SUPPLIED INFORMATION:
────────
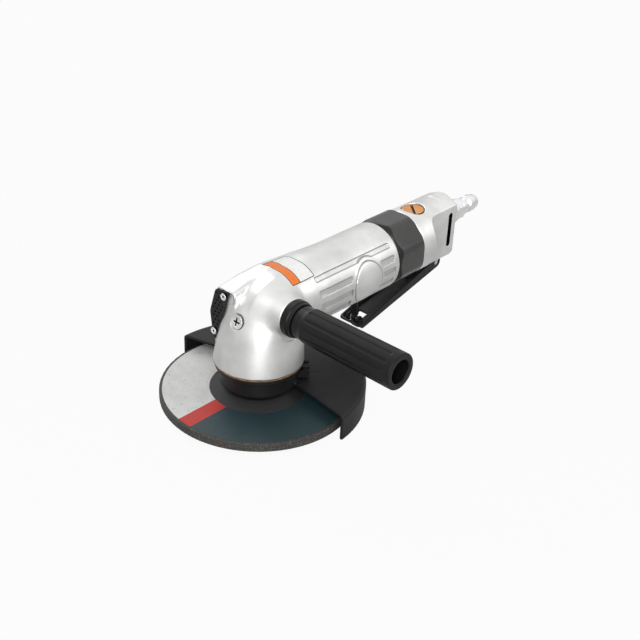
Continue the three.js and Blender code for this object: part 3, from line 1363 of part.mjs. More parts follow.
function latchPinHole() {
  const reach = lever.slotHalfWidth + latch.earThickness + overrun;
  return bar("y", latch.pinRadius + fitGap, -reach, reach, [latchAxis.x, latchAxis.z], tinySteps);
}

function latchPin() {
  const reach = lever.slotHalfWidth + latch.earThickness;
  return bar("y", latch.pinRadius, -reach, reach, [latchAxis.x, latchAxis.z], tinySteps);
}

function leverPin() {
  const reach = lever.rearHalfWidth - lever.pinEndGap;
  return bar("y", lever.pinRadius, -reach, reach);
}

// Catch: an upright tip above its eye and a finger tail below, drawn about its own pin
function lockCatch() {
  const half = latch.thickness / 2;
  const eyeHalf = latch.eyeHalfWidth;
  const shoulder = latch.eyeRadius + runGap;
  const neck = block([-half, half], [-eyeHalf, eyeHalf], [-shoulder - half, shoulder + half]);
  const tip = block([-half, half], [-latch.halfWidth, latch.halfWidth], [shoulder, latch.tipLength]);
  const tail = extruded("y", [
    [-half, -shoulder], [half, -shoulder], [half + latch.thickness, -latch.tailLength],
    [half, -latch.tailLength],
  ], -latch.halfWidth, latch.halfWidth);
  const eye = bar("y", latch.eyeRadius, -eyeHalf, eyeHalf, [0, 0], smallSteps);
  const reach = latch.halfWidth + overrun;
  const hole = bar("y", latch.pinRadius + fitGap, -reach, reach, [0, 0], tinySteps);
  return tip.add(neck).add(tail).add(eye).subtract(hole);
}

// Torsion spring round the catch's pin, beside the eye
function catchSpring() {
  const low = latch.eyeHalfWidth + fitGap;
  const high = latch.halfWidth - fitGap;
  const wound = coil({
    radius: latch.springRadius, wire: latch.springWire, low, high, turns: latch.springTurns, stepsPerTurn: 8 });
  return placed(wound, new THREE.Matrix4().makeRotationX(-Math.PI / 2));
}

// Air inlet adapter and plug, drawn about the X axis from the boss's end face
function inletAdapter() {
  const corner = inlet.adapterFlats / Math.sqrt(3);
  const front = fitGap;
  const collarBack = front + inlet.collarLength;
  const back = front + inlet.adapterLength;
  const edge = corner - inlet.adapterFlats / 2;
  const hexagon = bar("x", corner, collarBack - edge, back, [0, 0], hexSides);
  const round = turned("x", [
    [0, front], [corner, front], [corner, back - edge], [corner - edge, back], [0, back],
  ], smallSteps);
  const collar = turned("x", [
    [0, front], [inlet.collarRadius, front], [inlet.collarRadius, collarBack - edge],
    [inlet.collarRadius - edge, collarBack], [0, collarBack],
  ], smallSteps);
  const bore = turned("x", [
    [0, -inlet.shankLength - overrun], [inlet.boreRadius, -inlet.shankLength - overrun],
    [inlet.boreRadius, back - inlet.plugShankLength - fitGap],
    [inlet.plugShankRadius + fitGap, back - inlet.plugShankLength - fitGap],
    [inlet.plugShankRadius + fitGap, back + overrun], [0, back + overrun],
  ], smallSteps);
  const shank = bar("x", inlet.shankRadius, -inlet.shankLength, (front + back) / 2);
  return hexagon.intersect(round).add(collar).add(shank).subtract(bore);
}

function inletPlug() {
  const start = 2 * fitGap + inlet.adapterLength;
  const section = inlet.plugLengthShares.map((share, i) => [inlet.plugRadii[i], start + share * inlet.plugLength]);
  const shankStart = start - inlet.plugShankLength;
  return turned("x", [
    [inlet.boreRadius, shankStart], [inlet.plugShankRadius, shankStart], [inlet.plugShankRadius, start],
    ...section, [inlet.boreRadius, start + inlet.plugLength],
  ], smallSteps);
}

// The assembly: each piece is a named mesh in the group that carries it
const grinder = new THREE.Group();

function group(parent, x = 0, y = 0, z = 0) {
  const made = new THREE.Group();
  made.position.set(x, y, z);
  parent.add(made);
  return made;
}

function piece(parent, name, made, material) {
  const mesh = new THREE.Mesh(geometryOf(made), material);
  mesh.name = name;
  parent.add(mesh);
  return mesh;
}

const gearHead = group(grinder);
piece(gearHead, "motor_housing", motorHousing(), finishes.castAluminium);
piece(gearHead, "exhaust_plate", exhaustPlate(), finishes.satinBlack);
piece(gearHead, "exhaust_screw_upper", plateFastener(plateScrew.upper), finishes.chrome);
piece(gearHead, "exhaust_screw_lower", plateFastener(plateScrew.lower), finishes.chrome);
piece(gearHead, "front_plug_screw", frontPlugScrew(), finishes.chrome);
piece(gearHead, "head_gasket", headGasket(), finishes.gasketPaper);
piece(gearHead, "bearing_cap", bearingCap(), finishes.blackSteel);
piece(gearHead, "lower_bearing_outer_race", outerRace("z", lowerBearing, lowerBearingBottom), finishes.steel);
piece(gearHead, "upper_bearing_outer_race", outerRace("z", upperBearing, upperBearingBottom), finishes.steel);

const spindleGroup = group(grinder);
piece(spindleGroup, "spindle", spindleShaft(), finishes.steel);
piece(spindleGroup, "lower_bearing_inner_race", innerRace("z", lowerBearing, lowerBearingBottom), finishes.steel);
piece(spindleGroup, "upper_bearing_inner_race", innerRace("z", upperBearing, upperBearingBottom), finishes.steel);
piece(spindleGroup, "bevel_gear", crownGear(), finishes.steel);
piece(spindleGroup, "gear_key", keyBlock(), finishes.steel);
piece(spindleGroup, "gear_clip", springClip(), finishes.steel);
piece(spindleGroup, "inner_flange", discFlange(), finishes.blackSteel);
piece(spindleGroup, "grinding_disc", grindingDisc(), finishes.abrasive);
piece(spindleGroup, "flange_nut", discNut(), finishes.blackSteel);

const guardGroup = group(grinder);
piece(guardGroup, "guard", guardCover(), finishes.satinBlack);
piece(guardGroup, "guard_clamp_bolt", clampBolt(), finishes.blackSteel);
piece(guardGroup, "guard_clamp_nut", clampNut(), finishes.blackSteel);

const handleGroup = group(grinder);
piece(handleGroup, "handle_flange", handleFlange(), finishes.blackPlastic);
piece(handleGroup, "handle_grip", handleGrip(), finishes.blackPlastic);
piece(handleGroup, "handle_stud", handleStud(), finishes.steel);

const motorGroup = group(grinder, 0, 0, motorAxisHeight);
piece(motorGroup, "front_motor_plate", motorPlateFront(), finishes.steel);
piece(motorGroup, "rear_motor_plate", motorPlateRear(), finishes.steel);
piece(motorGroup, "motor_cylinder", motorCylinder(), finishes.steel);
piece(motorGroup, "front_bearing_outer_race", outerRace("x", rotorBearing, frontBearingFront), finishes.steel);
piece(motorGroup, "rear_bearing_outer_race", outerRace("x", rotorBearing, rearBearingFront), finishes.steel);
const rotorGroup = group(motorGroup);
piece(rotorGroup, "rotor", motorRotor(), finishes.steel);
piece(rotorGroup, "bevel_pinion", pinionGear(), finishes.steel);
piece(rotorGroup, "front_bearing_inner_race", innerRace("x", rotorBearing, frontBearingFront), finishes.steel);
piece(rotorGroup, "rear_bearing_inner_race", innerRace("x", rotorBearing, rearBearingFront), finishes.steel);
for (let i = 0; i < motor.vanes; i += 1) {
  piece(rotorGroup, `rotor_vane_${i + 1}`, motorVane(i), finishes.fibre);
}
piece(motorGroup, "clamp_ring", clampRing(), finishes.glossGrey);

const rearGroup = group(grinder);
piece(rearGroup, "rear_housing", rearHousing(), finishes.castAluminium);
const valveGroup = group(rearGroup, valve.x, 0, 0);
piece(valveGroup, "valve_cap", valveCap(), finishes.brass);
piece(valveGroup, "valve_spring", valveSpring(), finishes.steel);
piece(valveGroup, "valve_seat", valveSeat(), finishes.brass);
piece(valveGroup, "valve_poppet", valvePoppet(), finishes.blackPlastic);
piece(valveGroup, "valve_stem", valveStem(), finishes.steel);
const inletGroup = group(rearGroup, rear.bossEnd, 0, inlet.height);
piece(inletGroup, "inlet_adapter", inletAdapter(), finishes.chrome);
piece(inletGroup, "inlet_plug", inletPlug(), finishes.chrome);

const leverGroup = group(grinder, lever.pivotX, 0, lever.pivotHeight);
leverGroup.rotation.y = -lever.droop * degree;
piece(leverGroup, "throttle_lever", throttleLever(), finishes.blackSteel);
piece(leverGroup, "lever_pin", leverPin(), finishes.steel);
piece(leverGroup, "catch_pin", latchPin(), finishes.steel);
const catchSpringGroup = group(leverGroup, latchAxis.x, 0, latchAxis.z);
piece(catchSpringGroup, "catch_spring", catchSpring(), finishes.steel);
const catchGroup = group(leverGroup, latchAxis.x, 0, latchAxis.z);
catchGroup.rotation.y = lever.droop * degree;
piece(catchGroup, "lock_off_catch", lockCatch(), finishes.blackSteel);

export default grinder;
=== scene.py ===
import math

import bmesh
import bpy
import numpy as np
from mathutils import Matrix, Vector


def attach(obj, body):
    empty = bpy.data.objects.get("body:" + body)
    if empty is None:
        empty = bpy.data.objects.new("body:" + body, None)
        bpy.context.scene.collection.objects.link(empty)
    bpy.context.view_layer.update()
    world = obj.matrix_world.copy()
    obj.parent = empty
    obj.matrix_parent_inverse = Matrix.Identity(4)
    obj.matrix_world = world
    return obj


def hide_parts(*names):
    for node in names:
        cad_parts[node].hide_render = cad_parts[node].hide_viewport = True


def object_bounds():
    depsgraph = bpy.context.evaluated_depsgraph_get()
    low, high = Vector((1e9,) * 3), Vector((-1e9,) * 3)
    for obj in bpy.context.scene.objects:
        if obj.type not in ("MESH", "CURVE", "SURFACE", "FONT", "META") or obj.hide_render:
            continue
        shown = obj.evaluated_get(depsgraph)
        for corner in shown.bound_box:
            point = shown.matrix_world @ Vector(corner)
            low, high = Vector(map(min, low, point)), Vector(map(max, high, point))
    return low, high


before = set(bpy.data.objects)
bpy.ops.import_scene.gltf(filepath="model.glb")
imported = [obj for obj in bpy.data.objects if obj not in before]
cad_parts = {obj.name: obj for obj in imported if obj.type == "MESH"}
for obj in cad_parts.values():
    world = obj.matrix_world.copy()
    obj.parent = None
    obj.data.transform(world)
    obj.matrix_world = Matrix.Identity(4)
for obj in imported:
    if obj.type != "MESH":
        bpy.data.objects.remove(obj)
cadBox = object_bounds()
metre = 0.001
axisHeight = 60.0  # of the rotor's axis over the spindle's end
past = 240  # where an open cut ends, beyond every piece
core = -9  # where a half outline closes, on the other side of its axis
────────
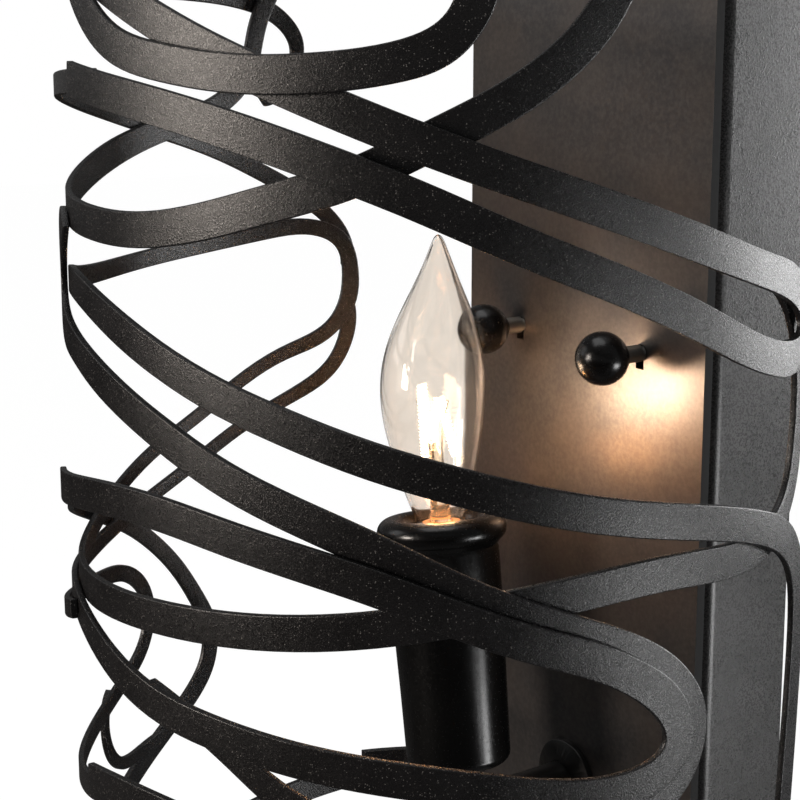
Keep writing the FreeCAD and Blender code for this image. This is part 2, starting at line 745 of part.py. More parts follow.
────────
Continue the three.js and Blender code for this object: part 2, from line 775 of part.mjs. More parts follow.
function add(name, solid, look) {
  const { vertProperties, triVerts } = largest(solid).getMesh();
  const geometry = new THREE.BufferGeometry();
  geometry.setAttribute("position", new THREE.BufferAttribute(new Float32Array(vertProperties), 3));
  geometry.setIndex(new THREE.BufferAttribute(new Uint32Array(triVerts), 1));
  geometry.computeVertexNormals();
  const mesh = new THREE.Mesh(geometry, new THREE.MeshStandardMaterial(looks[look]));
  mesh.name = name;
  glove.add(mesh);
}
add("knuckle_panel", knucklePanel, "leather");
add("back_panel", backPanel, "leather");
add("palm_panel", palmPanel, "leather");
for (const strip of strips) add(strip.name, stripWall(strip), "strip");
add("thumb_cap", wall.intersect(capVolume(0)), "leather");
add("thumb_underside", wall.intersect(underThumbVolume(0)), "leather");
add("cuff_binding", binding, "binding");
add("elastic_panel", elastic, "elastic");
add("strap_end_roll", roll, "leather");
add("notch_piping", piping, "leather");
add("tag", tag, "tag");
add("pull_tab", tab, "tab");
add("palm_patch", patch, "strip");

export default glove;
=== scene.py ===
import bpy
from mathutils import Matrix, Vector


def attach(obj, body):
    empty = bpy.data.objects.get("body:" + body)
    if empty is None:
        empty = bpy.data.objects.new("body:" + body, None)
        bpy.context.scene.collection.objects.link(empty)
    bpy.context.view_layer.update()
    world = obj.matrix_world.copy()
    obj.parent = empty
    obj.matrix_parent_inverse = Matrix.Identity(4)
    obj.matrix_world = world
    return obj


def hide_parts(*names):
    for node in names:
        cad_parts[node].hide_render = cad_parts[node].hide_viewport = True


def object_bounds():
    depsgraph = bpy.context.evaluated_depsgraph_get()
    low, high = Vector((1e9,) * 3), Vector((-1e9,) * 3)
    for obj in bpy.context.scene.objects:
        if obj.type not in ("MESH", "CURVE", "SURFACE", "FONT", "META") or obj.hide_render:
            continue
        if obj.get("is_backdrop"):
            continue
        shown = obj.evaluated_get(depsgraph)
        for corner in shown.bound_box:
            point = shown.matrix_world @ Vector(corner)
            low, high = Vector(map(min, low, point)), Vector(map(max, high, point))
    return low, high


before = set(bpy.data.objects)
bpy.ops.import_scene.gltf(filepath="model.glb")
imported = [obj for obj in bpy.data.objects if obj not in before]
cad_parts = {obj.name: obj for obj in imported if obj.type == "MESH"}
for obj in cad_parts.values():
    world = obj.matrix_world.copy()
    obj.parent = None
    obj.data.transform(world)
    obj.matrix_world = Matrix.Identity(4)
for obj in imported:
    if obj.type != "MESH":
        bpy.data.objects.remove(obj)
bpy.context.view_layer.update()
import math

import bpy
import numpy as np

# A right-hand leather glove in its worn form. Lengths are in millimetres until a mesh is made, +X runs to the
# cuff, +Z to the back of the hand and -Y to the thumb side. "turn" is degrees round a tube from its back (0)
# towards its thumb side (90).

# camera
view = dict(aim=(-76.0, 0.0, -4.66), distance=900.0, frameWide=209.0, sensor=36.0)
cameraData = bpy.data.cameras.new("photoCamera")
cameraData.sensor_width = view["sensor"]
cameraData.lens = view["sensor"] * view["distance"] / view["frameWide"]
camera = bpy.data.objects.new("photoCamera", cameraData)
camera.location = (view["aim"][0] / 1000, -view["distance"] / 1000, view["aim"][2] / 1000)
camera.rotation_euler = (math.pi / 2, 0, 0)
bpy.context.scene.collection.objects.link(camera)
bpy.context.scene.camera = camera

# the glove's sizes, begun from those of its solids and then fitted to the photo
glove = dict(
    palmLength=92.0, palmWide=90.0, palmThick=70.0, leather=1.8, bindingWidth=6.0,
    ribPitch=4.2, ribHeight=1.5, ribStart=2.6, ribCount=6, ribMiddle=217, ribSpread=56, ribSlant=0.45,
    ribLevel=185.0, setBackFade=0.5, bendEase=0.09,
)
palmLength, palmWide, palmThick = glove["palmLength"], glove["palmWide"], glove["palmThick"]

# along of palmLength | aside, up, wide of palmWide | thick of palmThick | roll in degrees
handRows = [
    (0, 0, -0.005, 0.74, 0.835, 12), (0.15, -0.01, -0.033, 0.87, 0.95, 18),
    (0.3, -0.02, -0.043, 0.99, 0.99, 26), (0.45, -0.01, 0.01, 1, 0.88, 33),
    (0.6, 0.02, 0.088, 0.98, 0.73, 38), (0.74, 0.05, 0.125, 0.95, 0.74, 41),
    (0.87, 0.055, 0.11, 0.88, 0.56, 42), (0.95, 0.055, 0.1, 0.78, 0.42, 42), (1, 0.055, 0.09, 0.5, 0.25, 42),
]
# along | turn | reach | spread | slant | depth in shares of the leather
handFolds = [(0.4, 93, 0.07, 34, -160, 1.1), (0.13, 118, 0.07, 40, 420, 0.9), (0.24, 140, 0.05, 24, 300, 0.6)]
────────
DIRECTION: Select every line in the records above that contains the word "this".

TASK RESPONSE:
Continue the three.js and Blender code for this object: part 3, from line 1363 of part.mjs. More parts follow.
Keep writing the FreeCAD and Blender code for this image. This is part 2, starting at line 745 of part.py. More parts follow.
Continue the three.js and Blender code for this object: part 2, from line 775 of part.mjs. More parts follow.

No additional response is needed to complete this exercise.